— DIRECTION —
Count only the lines of the records that hold "object", then give the number without any other words.

— SUPPLIED RECORDS —
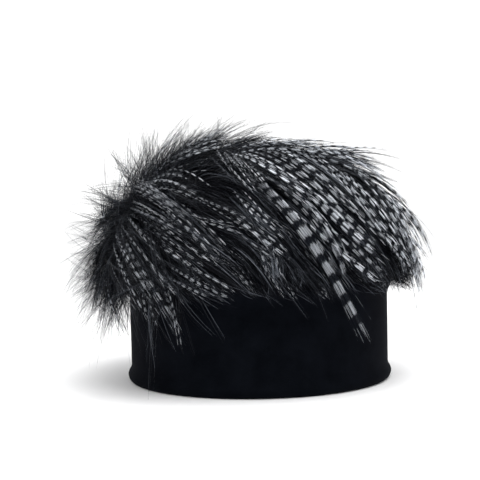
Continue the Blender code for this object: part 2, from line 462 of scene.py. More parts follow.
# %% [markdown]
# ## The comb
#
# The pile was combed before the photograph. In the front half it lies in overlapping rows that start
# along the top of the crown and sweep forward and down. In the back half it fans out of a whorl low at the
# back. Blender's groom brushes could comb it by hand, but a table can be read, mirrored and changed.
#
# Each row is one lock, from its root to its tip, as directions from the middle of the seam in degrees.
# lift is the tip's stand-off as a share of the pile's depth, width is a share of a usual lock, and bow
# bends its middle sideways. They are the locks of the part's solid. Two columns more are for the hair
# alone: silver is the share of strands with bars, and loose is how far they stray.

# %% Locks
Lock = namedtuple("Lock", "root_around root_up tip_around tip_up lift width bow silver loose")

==

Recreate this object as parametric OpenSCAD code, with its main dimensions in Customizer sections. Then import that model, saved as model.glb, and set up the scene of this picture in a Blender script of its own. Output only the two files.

==

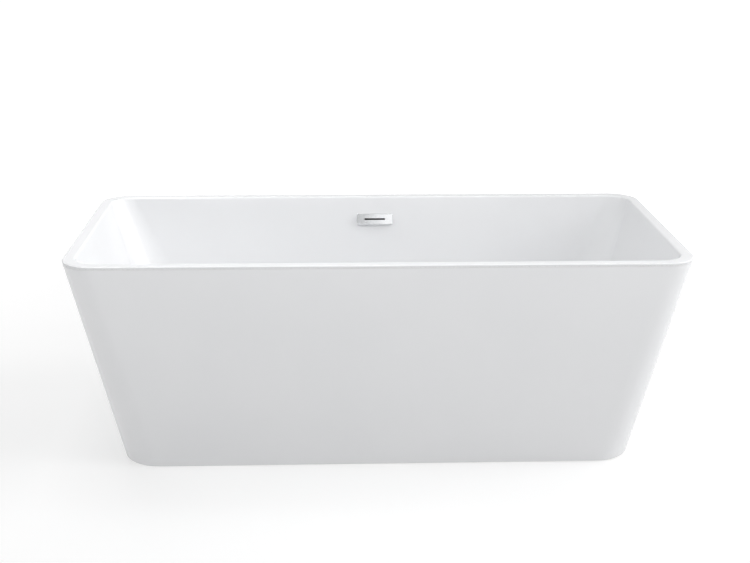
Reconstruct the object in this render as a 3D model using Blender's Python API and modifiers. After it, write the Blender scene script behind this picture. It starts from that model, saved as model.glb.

— WRITTEN ANSWER —
3